Eighty-two percent of India's urban population has not been "riot-prone".
In contrast to India, however, communal violence in Indonesia tends to be less
concentrated in urban areas. Even though the data needs some refinement, the
incidents of social violence mainly occurred in districts and small towns. Communal
conflicts in Maluku, Poso, Sambas and East Kotawaringin (Sampit) are more a battle
between communities in rural areas.
Understanding of such facts -- that social violence in Indonesia, like in India, is locally
concentrated -- should bring significant implications in analyyzing conflicts and
exploring Indonesia's policy choices.
Although characterized by high local concentration, social conflicts (mainly communal
conflicts) in Indonesia have resulted in nationally distributed impacts. This can be
seen from the following indicators: internally displaced persons (IDPs), budget
pressure, the destroyed image of the country and the exhausted national energy to
overcome this problem.
There are now approximately 1.3 million IDPs spread across 21 provinces, largely
victims of highly location-specific social violence. Their existence will certainly put
pressure on local governments economically, politically and socially. IDPs from Aceh
are mainly spread in North Sumatra, and partly in Riau, Jambi, South Sumatra, and
up to West, Central and East Java. East Java and especially Madura are the main
destinations of IDPs from Sambas and Sampit. Poso IDPs flood its neighboring
regions. Maluku IDPs spread in all Sulawesi, Papua and up to Java. Furthermore, the
remaining East Timorese IDPs are still left in East Nusa Tenggara. All of them need
housing, jobs, social infrastructure and other economic, social and cultural rights that
have disappeared because of conflicts.
The required intervention for humanitarian aid and post-conflict recovery has caused
severe budgetary problems for both national and regional governments. It adds to the
current budget pressure due to the economic crisis and the mountain of public debt.

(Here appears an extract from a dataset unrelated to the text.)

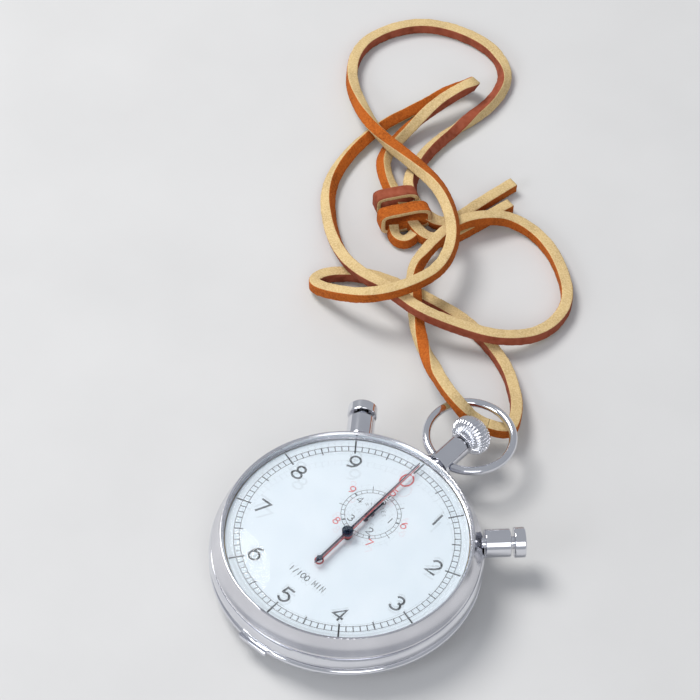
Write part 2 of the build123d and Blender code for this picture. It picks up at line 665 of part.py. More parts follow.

Violent conflicts in Indonesia have destroyed the image of the country in international
eyes with adverse consequences for tourism and investments. Even though Indonesia
has a large domestic market, the perception of an unsafe country, a brutal society
and an inefficient police and military unable to control law and order is driving away
investors and tourists.
In general, conflicts have exhausted national energy for reconciliation and
rehabilitation efforts, humanitarian aid, as well as efforts to prevent conflicts erupting
into violence in other regions. The recovery, rehabilitation and reconciliation in conflict
prone areas are becoming more complicated due to the reality that sometimes, local
conflicts cannot be isolated from politics at the national level.
The knowledge that social conflict in Indonesia has a high degree of local
concentration should improve the common understanding of conflict in this country.
Even though locally concentrated, conflicts have produced nation wide economic,
political and social impacts. Therefore, national efforts are needed to overcome those
conflicts. As part of such efforts, UNSFIR, in collaboration with several other
institutions, is now pioneering the establishment of social conflict database for
Indonesia to be used by a number of users.
* The views expressed herein are entirely personal.